WHAT IS REQUIRED ▸
Check each line of the listing below for the string "that", and give only how many lines hold it.

MATERIAL SHOWN ▸
——————————

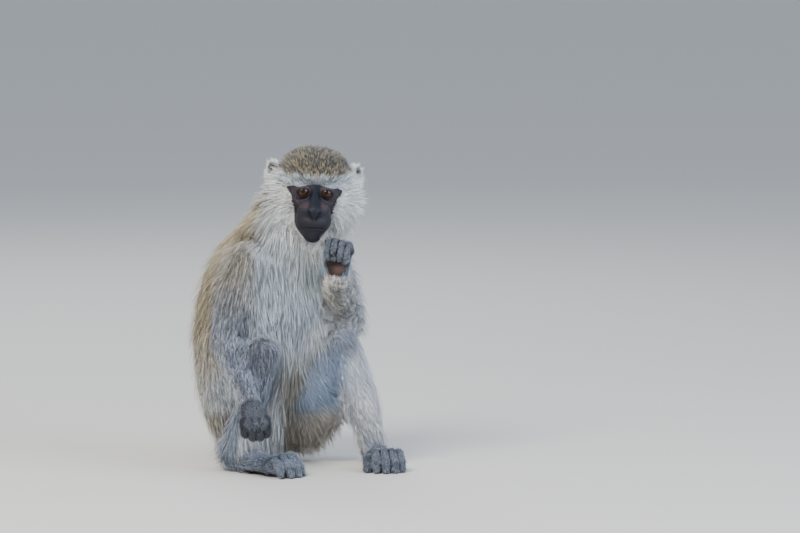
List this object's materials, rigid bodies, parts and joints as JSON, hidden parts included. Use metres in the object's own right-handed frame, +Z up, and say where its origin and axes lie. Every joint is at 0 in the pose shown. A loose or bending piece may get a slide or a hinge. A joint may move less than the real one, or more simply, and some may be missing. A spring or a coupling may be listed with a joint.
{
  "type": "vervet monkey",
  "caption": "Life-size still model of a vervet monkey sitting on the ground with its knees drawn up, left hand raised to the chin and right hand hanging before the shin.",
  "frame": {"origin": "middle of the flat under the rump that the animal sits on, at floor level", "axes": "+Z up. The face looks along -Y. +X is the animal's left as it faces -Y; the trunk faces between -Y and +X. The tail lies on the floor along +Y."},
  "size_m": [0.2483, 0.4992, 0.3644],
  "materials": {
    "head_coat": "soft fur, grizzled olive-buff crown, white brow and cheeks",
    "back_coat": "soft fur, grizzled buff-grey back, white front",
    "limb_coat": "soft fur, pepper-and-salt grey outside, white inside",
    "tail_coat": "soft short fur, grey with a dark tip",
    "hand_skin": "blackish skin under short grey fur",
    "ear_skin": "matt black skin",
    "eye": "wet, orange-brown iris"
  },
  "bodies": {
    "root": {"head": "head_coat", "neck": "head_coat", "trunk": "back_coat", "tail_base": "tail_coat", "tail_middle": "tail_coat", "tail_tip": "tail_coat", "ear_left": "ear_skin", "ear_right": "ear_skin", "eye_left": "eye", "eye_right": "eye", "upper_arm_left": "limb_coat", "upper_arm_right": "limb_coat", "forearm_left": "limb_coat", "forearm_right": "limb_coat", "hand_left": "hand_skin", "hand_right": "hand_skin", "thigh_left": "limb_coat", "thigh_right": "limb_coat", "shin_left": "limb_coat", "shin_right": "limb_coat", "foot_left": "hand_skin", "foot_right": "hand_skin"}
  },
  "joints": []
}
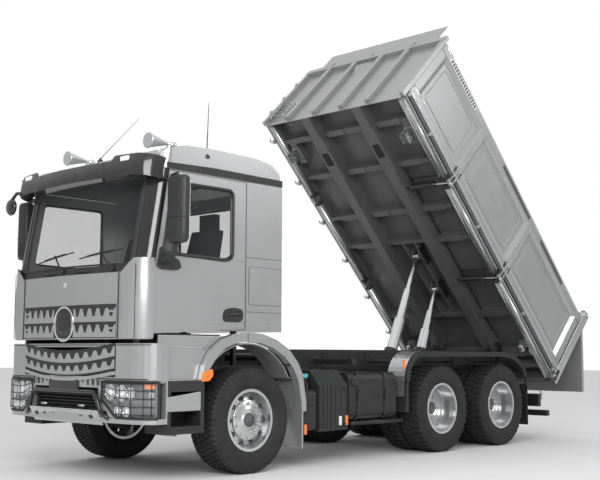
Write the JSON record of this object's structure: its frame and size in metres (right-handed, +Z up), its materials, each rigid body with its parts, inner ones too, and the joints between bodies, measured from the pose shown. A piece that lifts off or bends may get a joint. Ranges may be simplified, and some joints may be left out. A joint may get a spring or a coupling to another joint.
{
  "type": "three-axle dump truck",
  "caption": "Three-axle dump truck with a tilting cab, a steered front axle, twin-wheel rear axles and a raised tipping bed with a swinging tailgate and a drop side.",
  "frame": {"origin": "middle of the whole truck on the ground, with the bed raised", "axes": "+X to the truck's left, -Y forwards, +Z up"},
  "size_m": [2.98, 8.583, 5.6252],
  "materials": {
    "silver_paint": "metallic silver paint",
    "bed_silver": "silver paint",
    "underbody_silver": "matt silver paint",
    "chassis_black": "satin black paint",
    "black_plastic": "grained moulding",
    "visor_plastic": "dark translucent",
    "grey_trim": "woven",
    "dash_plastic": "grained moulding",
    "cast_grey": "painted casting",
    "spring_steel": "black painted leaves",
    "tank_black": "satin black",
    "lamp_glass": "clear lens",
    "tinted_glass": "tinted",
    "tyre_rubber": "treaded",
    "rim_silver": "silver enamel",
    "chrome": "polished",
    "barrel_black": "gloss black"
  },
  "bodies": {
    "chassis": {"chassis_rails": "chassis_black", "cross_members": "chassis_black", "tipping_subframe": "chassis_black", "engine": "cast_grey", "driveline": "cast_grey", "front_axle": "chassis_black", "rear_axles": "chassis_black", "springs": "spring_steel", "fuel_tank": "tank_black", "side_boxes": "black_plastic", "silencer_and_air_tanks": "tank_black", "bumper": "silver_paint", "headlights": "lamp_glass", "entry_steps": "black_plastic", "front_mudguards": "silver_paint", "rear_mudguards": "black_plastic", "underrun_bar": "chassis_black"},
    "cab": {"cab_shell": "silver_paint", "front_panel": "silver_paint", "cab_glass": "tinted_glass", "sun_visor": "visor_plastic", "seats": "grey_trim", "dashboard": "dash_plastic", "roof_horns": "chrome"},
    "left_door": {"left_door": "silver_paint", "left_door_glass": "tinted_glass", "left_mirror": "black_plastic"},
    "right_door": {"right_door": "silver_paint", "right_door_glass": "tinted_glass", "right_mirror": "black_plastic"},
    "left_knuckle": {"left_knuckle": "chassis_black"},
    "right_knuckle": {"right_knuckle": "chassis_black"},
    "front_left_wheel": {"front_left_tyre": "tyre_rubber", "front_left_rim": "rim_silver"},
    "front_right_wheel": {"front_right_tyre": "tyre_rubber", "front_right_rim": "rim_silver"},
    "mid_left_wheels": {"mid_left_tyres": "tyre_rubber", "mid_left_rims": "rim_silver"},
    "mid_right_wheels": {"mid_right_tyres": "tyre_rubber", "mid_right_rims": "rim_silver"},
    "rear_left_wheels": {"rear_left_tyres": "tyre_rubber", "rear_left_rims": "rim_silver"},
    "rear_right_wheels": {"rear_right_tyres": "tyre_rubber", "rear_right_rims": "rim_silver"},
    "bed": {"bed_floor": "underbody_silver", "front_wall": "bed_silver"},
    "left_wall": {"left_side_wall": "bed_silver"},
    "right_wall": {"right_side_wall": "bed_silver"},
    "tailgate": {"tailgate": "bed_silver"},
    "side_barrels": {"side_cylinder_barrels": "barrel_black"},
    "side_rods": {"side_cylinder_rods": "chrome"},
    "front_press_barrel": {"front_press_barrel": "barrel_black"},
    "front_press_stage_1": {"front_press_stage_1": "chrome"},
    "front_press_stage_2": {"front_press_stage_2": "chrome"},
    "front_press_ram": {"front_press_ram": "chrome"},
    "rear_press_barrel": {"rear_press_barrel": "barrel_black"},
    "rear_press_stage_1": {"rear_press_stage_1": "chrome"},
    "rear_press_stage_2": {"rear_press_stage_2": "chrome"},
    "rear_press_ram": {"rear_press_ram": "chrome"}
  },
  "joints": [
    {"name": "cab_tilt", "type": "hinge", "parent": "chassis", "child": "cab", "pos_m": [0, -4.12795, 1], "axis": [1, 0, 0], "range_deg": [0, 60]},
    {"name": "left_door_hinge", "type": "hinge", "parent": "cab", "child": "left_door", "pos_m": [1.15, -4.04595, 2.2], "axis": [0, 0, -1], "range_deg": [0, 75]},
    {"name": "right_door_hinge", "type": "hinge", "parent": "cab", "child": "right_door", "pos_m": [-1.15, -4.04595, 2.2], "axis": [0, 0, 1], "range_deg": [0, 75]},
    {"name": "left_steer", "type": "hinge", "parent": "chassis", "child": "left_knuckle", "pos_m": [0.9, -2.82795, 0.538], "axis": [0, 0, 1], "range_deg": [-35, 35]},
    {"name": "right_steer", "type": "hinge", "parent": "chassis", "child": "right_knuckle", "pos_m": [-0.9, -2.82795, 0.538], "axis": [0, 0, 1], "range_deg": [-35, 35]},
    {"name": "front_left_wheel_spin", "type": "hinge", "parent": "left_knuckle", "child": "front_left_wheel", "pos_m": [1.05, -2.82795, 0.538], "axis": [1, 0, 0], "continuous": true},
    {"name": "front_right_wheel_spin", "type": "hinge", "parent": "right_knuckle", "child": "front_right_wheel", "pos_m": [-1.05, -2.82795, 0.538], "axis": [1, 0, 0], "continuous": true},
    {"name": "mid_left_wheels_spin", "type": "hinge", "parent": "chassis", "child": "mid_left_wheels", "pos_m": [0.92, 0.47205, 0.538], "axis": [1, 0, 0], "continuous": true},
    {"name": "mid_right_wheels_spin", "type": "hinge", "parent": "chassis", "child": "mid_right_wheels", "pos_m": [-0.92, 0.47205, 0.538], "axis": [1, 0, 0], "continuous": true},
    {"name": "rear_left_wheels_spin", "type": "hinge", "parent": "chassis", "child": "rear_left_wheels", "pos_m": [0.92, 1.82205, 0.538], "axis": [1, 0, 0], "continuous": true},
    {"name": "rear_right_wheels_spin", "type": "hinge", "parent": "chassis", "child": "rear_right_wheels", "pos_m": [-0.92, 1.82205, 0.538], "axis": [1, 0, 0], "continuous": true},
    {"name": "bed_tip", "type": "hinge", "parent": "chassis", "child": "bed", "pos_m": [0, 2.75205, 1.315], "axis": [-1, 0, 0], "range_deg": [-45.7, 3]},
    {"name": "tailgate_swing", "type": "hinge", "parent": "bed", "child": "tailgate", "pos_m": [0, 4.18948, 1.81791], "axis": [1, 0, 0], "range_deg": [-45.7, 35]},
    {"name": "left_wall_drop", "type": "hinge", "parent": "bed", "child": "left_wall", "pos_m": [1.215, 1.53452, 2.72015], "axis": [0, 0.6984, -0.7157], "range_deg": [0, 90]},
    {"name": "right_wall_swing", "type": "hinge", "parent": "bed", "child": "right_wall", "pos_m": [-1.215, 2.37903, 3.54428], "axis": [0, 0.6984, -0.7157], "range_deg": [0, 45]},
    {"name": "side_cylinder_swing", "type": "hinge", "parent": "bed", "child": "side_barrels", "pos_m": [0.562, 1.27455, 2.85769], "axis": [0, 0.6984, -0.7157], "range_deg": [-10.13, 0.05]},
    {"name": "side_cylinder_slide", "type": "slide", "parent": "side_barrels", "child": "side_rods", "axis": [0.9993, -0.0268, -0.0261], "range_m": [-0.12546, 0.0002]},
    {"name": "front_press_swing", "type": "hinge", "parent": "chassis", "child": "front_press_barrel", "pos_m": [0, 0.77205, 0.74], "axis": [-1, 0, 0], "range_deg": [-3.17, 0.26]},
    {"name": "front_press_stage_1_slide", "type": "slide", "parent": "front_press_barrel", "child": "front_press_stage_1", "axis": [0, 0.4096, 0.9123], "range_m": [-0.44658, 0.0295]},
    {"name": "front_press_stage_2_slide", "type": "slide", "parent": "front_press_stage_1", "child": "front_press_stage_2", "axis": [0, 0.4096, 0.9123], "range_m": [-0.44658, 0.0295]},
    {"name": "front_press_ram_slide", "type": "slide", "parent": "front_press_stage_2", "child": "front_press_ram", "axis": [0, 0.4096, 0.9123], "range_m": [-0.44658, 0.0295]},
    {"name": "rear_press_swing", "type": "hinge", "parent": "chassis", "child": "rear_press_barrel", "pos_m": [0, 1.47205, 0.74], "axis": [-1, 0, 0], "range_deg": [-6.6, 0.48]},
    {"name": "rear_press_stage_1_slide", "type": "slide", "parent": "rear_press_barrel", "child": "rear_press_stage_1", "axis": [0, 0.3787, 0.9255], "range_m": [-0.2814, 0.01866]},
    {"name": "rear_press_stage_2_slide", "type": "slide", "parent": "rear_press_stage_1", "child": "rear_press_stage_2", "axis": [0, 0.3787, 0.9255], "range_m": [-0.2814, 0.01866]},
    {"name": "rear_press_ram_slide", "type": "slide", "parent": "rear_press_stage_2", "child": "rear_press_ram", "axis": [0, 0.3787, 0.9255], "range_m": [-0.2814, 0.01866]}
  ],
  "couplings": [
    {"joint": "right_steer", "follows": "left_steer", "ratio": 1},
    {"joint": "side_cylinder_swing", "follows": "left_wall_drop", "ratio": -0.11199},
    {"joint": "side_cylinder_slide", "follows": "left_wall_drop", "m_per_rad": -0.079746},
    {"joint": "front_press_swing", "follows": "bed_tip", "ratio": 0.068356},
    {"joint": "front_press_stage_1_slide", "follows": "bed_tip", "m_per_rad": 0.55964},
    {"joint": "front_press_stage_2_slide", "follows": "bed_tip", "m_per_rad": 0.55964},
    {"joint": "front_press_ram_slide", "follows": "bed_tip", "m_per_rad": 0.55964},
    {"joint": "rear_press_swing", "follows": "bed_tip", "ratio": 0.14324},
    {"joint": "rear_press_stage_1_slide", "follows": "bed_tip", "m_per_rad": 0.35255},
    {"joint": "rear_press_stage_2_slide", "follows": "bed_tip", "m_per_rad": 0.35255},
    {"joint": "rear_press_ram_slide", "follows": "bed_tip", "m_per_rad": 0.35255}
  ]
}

——————————

EXERCISE OUTPUT ▸
2